Retrieving sample data from GeoCAT-datafiles¶
GeoCAT-datafiles is a software package that makes it simple to download datafiles from the pacakge’s GitHub repository. The repository holds data files of different types such as NetCDF and GRIB. They are used for GeoCAT tutorials, demonstrations, and test cases. You won’t need to use GeoCAT-datafiles when working with your own data.
[2]:
nc_file = gdf.get('netcdf_files/atm.20C.hourly6-1990-1995-TS.nc')
nc_file
Downloading file 'netcdf_files/atm.20C.hourly6-1990-1995-TS.nc' from 'https://github.com/NCAR/GeoCAT-datafiles/raw/main/netcdf_files/atm.20C.hourly6-1990-1995-TS.nc' to '/home/docs/.cache/geocat'.
[2]:
'/home/docs/.cache/geocat/netcdf_files/atm.20C.hourly6-1990-1995-TS.nc'
Parsing the data with xarray¶
GeoCAT-comp is designed to work with `xarray
<https://xarray.dev/>`__ and `numpy
<https://numpy.org/>`__ data structures. Here we will be using xarray
to import the netCDF data.
[3]:
ds = xr.open_dataset(nc_file)
ds
[3]:
<xarray.Dataset> Dimensions: (member_id: 40, time: 8761, nbnd: 2) Coordinates: lat float64 ... lon float64 ... * member_id (member_id) int64 1 2 3 4 5 6 7 8 ... 34 35 101 102 103 104 105 * time (time) object 1990-01-01 00:00:00 ... 1996-01-01 00:00:00 time_bnds (time, nbnd) object ... Dimensions without coordinates: nbnd Data variables: TS (member_id, time) float32 ... Attributes: (12/13) Conventions: CF-1.0 NCO: 4.3.4 Version: $Name$ important_note: This data is part of the project 'Blind Evalua... initial_file: b.e11.B20TRC5CNBDRD.f09_g16.001.cam.i.1920-01-... logname: mudryk ... ... revision_Id: $Id$ source: CAM title: UNSET topography_file: /scratch/p/pjk/mudryk/cesm1_1_2_LENS/inputdata... intake_esm_varname: TS intake_esm_dataset_key: atm.20C.hourly6-1990-2005
We can see here that the datafile has surface temperature data from 40 model ensemble members. Let’s simplify things and just look at one model for now. We use xarray
’s DataArray.isel
method to pick out the data for the first member_id at index 0.
[4]:
ds = ds.isel(member_id=0) # select one model from the ensemble
temp = ds.TS # surface temperature data
temp
[4]:
<xarray.DataArray 'TS' (time: 8761)> [8761 values with dtype=float32] Coordinates: lat float64 ... lon float64 ... member_id int64 1 * time (time) object 1990-01-01 00:00:00 ... 1996-01-01 00:00:00 Attributes: long_name: Surface temperature (radiative) units: K
Now that we have the temperature data for the first ensemble member, let’s plot it. xarray
has built in methods to quickly plot data. The generated plot isn’t publication quality, but it’s a quick and dirty way to see what your dataset contains.
[5]:
temp.plot()
[5]:
[<matplotlib.lines.Line2D at 0x7f04d29ffe80>]

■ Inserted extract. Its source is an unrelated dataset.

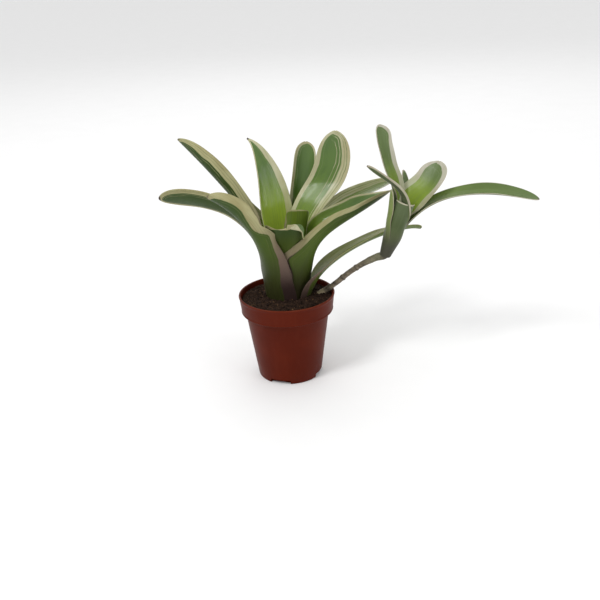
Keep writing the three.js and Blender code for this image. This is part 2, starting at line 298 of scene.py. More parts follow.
@dataclass(frozen=True)
class LeafFinish:
    """Living leaf: green between cream margins, with pinstripes, fine veins and a waxy surface.

    On the under side the foot turns pink and purple, its own colour, and darker with painted shade, up to
    about dusk_height. The lime at the foot is a painted glow of light shining through the blade,
    and the leaf also takes painted shade and a painted shadow line. vein_pitch is the distance from vein to
    vein, and relief is what a bump of 1 stands for, all in millimetres.
    """

    name: str
    face: Face
    deep: Colour
    fresh: Colour
    lime: Colour
    cool: Colour
    cream: Colour = srgb(180, 177, 144)
    tan: Colour = srgb(160, 151, 114)
    pink: Colour = srgb(104, 86, 76)
    purple: Colour = srgb(52, 36, 38)
    dusky: Colour = srgb(42, 40, 22)
    # The colour of painted shade
    tip: Colour = srgb(62, 48, 46)
    dusk_height: float = 34.0
    vein_pitch: float = 0.62
    relief: float = 0.16
    gloss: float = 0.15
    shine: float = 0.34

    def material(self) -> Material:
        """Builds the material, which reads the leaf's own attributes.

        Returns:
            The material.
        """
        graph = Graph(self.name)
        run = graph.attribute("run", "Vector")
        across, along, _ = graph.parts(run)
        hair = graph.streaks(run, (2.6, 0.03, 1.0), 1.0)
        wide = graph.streaks(run, (0.16, 0.05, 1.0), 3.0)
        sway = graph.streaks(run, (0.03, 0.1, 1.0), 2.0)
        broken = graph.streaks(run, (0.05, 0.07, 3.0), 1.0)
        fleck = graph.grain(graph.place(), 900.0, 3.0)
        vein = (across * (TURN / self.vein_pitch)).sine()
        # The band's depth is 1 at the inner border of the cream, and thin lines follow it on both sides
        depth = graph.attribute("band") + (sway - 0.5) * 0.36 + (hair - 0.5) * 0.1
        margin = depth.ramp(1.06, 0.94)
        stripe = graph.attribute("stripe")
        green_line = self.line(depth, 0.38, 0.06) * stripe + self.line(depth, 0.68, 0.07) * stripe * 0.6
        pale_line = self.line(depth, 1.24, 0.06) * broken.ramp(0.38, 0.5)
        pale_line = pale_line + self.line(depth, 1.62, 0.05) * broken.ramp(0.6, 0.5)
        cream_share = margin * (1 - (green_line * 0.8).least(1.0)) + pale_line * stripe.most(0.2) * 0.7
        green = graph.mix(wide.ramp(0.35, 0.65), self.deep, self.fresh)
        green = graph.mix(graph.attribute("cool") * 0.75, green, self.cool)
        # Painted glow: the lime mixed in at the leaf's foot stands for light shining through the blade
        green = graph.mix(graph.attribute("glow"), green, self.lime)
        green = graph.mix((vein * 0.5 + 0.5) * 0.12 + hair.ramp(0.45, 0.7) * 0.3, green, self.cool)
        cream = graph.mix(wide.ramp(0.4, 0.68) * 0.8, self.cream, self.tan)
        # The cream takes some of the same painted glow
        cream = graph.mix(graph.attribute("glow") * 0.35, cream, self.lime)
        cream = graph.mix(hair.ramp(0.5, 0.7) * 0.18, cream, self.fresh)
        # Painted shade: darker stretches of the leaf where shade falls, set leaf by leaf
        dusk = graph.attribute("dusk")
        # On the under face the foot turns pink and purple, its own colour, and darker still with painted
        # shade
        if self.face is Face.OUTER:
            cream = graph.mix(along.ramp(1.8 * self.dusk_height, 0.8 * self.dusk_height), cream, self.pink)
            cream = graph.mix(along.ramp(0.95 * self.dusk_height, 0.3 * self.dusk_height), cream, self.purple)
            dusk = dusk + along.ramp(1.4 * self.dusk_height, 0.25 * self.dusk_height) * 0.85
        colour = graph.mix(cream_share, green, cream)
        # Painted shade, kept weaker on the cream
        colour = graph.mix(dusk.least(1.0) * (1 - cream_share * 0.7), colour, self.dusky)
        # A painted shadow line inside the minus band, where two leaf margins overlap, with a small groove in
        # the bump
        crease = depth.distance_to(1.04).ramp(0.16, 0.05) * graph.attribute("crease")
        colour = graph.mix(crease, colour, self.purple)
        colour = graph.mix(graph.attribute("mucro"), colour, self.tip)
        roughness = self.gloss + (hair - 0.5) * 0.16 + (fleck - 0.5) * 0.08 + margin * 0.06
        height = vein * 0.12 + hair * 0.22 + wide * 0.7 + fleck * 0.02 - crease * 1.5
        return graph.finish(colour, roughness, height, self.relief, self.shine)

    def line(self, depth: Value, at: float, width: float) -> Value:
        """A thin line that follows the margin at a given depth."""
        return depth.distance_to(at).ramp(width, width / 2)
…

This plot shows that the temperature doesn’t change much throughout the year. This makes sense since the data is for the location 0.4712N 180E, which is in the Pacific Ocean just north of the equator. There is some variation though, and it’d be interesting to know what the average temperature is in each month. We can calculate this using climatology_average
.
Using climatology_average¶
We can see in the documentation that climatology_average
calculates long term hourly, daily, monthly, or seasonal averages across all years in a given dataset. This is a good function to quickly summarize our data, so let’s use it.
Related NCL Functions¶
Notice at the bottom of the documentation page there is a box with links to related NCL and GeoCAT functions. This indicates all of the NCL functions that climatology_average
is replicating through it’s keyword arguments. We want something similar to the clmMon
family of functions to summarize our data using monthly climate averages. We can see that our chosen GeoCAT function replicates that NCL capability.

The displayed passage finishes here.